In the listing below, count the lines containing the string "return" and state only the number.

--- start ---

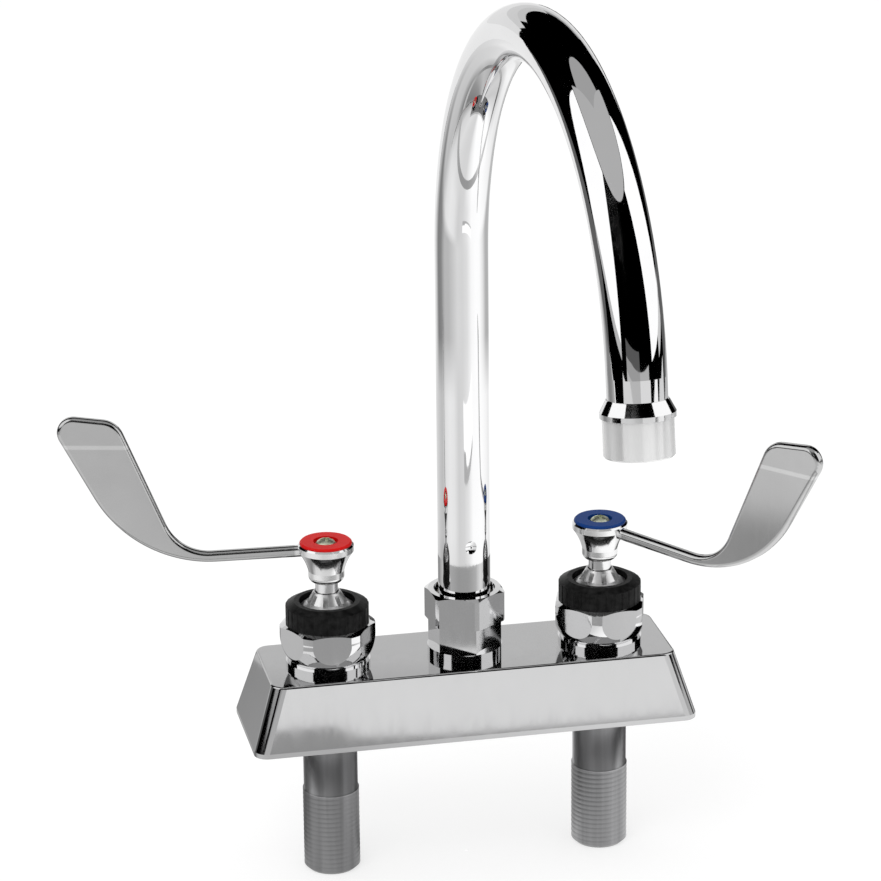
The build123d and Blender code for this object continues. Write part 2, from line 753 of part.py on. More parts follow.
def turned_on_outlet(outline):
    """A solid of revolution about the outlet's own axis."""
    with BuildPart() as piece:
        with BuildSketch(outlet_side):
            with BuildLine():
                Polyline(*outline, close=True)
            make_face()
        revolve(axis=outlet_axis)
    return piece.part


sleeve = spout_diameter / 2 + braze_gap
tip_bottom = -tip_rim_height
spigot_bottom = tip_bottom - tip_spigot_length
aerator_bottom = tip_bottom - aerator_height
washer_top = spigot_bottom
insert_top = washer_top - aerator_washer_height
insert_bottom = aerator_bottom + aerator_lip_height
aerator_bore = aerator_diameter / 2 - aerator_wall

outlet_collar = turned_on_outlet([
    (sleeve, 0), (sleeve, tip_flare_height), (sleeve + tip_flare_edge, tip_flare_height),
    (tip_rim_diameter / 2, 0), (tip_rim_diameter / 2, tip_bottom), (tip_spigot_diameter / 2, tip_bottom),
    (tip_spigot_diameter / 2, spigot_bottom), (tip_bore / 2, spigot_bottom), (tip_bore / 2, 0)])
aerator_housing = turned_on_outlet([
    (aerator_bore, tip_bottom), (aerator_diameter / 2, tip_bottom),
    (aerator_diameter / 2, aerator_bottom + aerator_edge),
    (aerator_diameter / 2 - aerator_edge, aerator_bottom), (aerator_bore - aerator_lip_width, aerator_bottom),
    (aerator_bore - aerator_lip_width, insert_bottom), (aerator_bore, insert_bottom)])
aerator_washer = turned_on_outlet([
    (tip_bore / 2, washer_top), (aerator_bore - braze_gap, washer_top),
    (aerator_bore - braze_gap, insert_top), (tip_bore / 2, insert_top)])

# Aerator insert: a cup with a floor of small holes in rings
with BuildPart() as aerator_insert:
    with BuildSketch(outlet_side):
        with BuildLine():
            Polyline((0, insert_bottom), (aerator_bore - braze_gap, insert_bottom),
                     (aerator_bore - braze_gap, insert_top), (tip_bore / 2, insert_top),
                     (tip_bore / 2, insert_bottom + insert_screen_height),
                     (0, insert_bottom + insert_screen_height), close=True)
        make_face()
    revolve(axis=outlet_axis)
    with BuildSketch(Plane(origin=outlet_side.from_local_coords((0, insert_bottom - overrun, 0)),
                           x_dir=outlet_side.x_dir, z_dir=outlet_side.y_dir)):
        Circle(insert_hole_diameter / 2)
        for ring in range(1, insert_hole_rings):
            with PolarLocations(ring * insert_hole_pitch, ring * insert_holes_per_ring):
                Circle(insert_hole_diameter / 2)
    extrude(amount=insert_screen_height + 2 * overrun, mode=Mode.SUBTRACT)

pieces = {
    "base_body": base_body.part,
    "spout_post": spout_post.part,
    "spout_nut": spout_nut.part,
    "spout_tube": spout_tube.part,
    "spout_ferrule": spout_ferrule.part,
    "spout_seal_rings": spout_seal_rings.part,
    "swivel_collar": washer(0, swivel_collar_bottom, collar_height, swivel_collar_diameter,
                            spout_diameter + 2 * braze_gap),
    "lower_swivel_washer": washer(0, post_top, washer_height, swivel_collar_diameter,
                                  spout_diameter + 2 * slide_clearance),
    "upper_swivel_washer": washer(0, upper_washer_bottom, washer_height, swivel_collar_diameter,
                                  spout_diameter + 2 * slide_clearance),
    "outlet_collar": outlet_collar,
    "aerator_housing": aerator_housing,
    "aerator_washer": aerator_washer,
    "aerator_insert": aerator_insert.part,
}

for side, x in valve_x.items():
    angle = blade_angles[side]
    closed = closed_angles[side]
    pieces[side + "_shank"] = shank(x)
    pieces[side + "_bonnet"] = bonnet(x, bonnet_angles[side])
    pieces[side + "_bonnet_joint_ring"] = round_ring(x, joint_ring_height, joint_ring_radius,
                                                    joint_ring_section)
    pieces[side + "_grip_ring"] = grip_ring(x)
    pieces[side + "_gland"] = gland(x, closed)
    pieces[side + "_packing"] = washer(x, packing_bottom, packing_height, packing_bore - 2 * thread_clearance,
                                       stem_diameter + 2 * slide_clearance)
    pieces[side + "_cartridge"] = cartridge(x, closed)
    pieces[side + "_seat_seal"] = washer(x, seat_height, seal_height, seal_diameter, seal_bore)
    pieces[side + "_fixed_disc"] = ceramic_disc(x, fixed_disc_bottom, closed, False)
    pieces[side + "_turning_disc"] = ceramic_disc(x, turning_disc_bottom, angle + quarter_angle, True)
    pieces[side + "_stem"] = stem(x, angle + quarter_angle)
    stem_ring_radius = stem_groove_diameter / 2 + stem_ring_section / 2 + braze_gap
    pieces[side + "_stem_seal_ring"] = round_ring(x, stem_groove_height, stem_ring_radius, stem_ring_section)
    pieces[side + "_wrist_handle"] = wrist_handle(x, angle)
    pieces[side + "_index_ring"] = index_ring(x)
    pieces[side + "_handle_screw"] = handle_screw(x)

for name, piece in pieces.items():
    piece.label = name
    export_step(piece, "parts/" + name + ".step")
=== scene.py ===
import json
from math import cos, radians, sin

import bpy
import numpy as np
from mathutils import Matrix, Vector


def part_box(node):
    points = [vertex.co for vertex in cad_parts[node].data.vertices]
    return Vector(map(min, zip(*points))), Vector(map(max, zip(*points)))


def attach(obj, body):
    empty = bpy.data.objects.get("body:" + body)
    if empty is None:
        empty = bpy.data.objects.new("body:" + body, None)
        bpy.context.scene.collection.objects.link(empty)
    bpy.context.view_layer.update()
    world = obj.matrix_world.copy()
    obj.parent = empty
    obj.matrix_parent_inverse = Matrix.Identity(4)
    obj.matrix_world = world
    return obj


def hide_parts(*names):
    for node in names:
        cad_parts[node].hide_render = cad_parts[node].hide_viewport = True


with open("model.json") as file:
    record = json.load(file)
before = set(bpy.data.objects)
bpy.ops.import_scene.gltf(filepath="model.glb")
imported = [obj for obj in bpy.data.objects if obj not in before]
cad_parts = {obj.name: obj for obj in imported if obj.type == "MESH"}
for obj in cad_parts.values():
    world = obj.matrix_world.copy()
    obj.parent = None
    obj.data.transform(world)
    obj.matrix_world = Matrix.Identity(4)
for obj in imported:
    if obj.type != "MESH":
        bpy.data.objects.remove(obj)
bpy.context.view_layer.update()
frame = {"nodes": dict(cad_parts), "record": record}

# Sizes are in metres and angles in degrees, unless a name says otherwise.
VALVE_X = {"hot": -0.0508, "cold": 0.0508}

# The floor, which lies at the foot of the shanks. The innermost ring of a disc is so small that
# its centre looks closed.
FLOOR_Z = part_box("hot_shank")[0].z
FLOOR_RADIUS = 7.0
FLOOR_FIRST_RING = 0.02
FLOOR_GRID = (24, 64)
FLOOR_PAINT = (0.42, 0.42, 0.42, 1.0)
FLOOR_LIFT = (0.66, 0.66, 0.66, 1.0)
DISC_HOLE = 0.0005

# The room that reflections see: part spheres round a centre, and rings round the tap
STUDIO_CENTRE = Vector((0.0, -0.08, 0.12))
SURROUND_RADIUS = 1.05
SURROUND_ELEVATIONS = (-12, 90)
CARD_RADIUS = 0.98
CARD_GRID = (25, 49)
RING_GRID = (12, 96)
MAT_Z = FLOOR_Z + 0.0006
MIDDLE_BLEND = (0.26, 0.35)
FAR_BLEND = (0.55, 0.65)
FENCE_RADIUS = 0.21
FENCE_BOTTOM = -0.050
FENCE_TOP = -0.0155

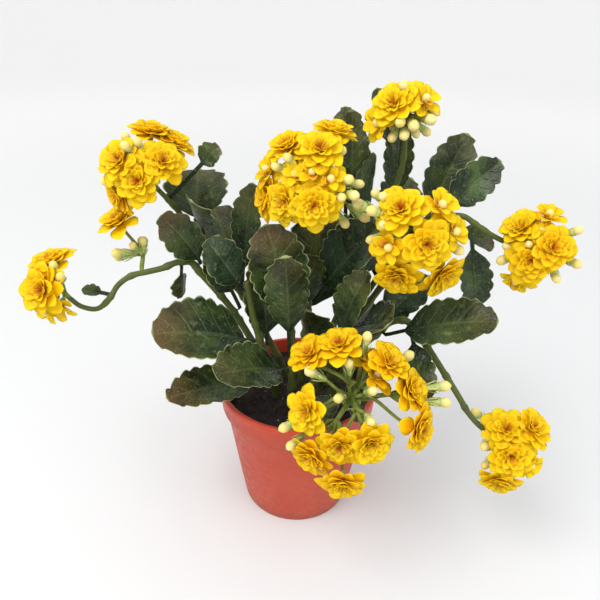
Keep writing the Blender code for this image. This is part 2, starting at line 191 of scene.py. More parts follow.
class LeafSizes(PropertyGroup):
    """Sizes and colours of the leaves."""
    thickness: length("Thickness", "Thickness of a leaf along its midrib", 1.4)
    lobe_pitch: length("Lobe pitch", "Distance between the rounded teeth of a margin", 7.4)
    lobe_depth: length("Lobe depth", "Depth of the notches between the teeth", 2.1)
    groove: length("Midrib groove", "Depth of the groove over the midrib", 0.45)
    ripple: length("Ripple", "Height of the waves along a margin", 0.7)
    # The deep green also paints shade towards each leaf's foot.
    deep: colour("Deep green", "Colour of the darkest parts", 0.007, 0.020, 0.006)
    mid: colour("Mid green", "Colour of the mottling", 0.050, 0.078, 0.018)
    blue: colour("Blue green", "Colour of the greyish leaves' mottling", 0.038, 0.075, 0.036)
    young: colour("Young green", "Colour of the young leaves' mottling", 0.070, 0.125, 0.035)
    dry: colour("Dry tip", "Colour of the dry, brown tips", 0.110, 0.062, 0.022)
    margin: colour("Margin", "Colour of the thin pale margin", 0.34, 0.39, 0.16)


class FlowerSizes(PropertyGroup):
    """Sizes and colours of the flowers, buds and their stalks."""
    petals: IntProperty(name="Petals", description="Petals in an open double flower", default=34, min=5)
    petal: length("Petal", "Length of an outer petal", 15.0)
    half_petals: IntProperty(name="Half-open petals", default=11, min=5,
                             description="Petals round the bud of a half-open flower")
    half_petal: length("Half-open petal", "Length of a half-open flower's outer petal", 12.0)
    bud: length("Bud", "Length of a bud", 8.8)
    to_light: share("Turn to the light", "How far a flower turns from its stalk towards the light", 0.5)
    fillers: IntProperty(name="Young buds", description="Small buds that fill the gaps of each spray",
                         default=9, min=0)
    bract: length("Bract", "Length of a small leaf at a fork", 17.0)
    bracts: IntProperty(name="Bracts", description="Small leaves round the fork of a spray", default=5, min=0)
    stalk: length("Stalk", "Radius of a flower's stalk", 0.95)
    outer_tilt: angle("Outer tilt", "Lean of the outer petals from the flower's axis", 84.0)
    inner_tilt: angle("Inner tilt", "Lean of the innermost petals from the flower's axis", 36.0)
    half_tilt: angle("Half-open tilt", "Lean of a half-open flower's innermost petals", 44.0)
    yellow: colour("Yellow", "Colour of the petals", 1.0, 0.64, 0.004)
    orange: colour("Orange", "Colour of the older petals", 1.0, 0.44, 0.002)
    eye: colour("Eye", "Colour at the flower's centre", 0.50, 0.085, 0.010)
    cream: colour("Cream", "Colour of the buds", 0.82, 0.73, 0.30)
    calyx: colour("Calyx", "Colour of the calyx under a flower", 0.34, 0.40, 0.12)
    green: colour("Stalk green", "Colour of the stalks and bracts", 0.140, 0.185, 0.034)


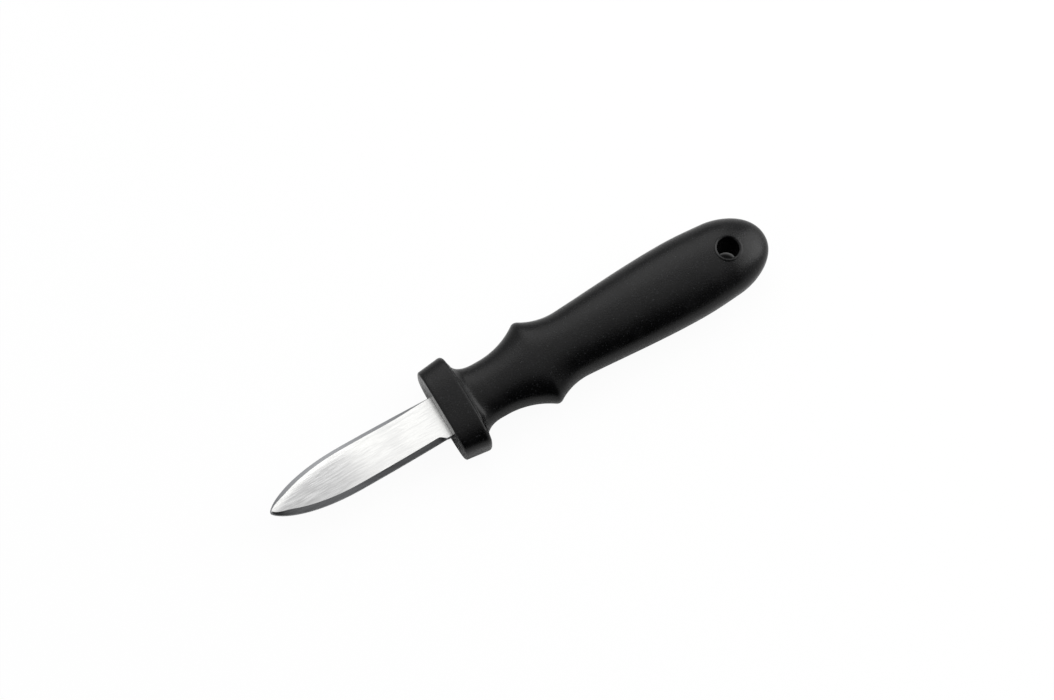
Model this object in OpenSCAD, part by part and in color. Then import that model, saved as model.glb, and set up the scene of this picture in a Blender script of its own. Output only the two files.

--- end ---

Finished task -> 3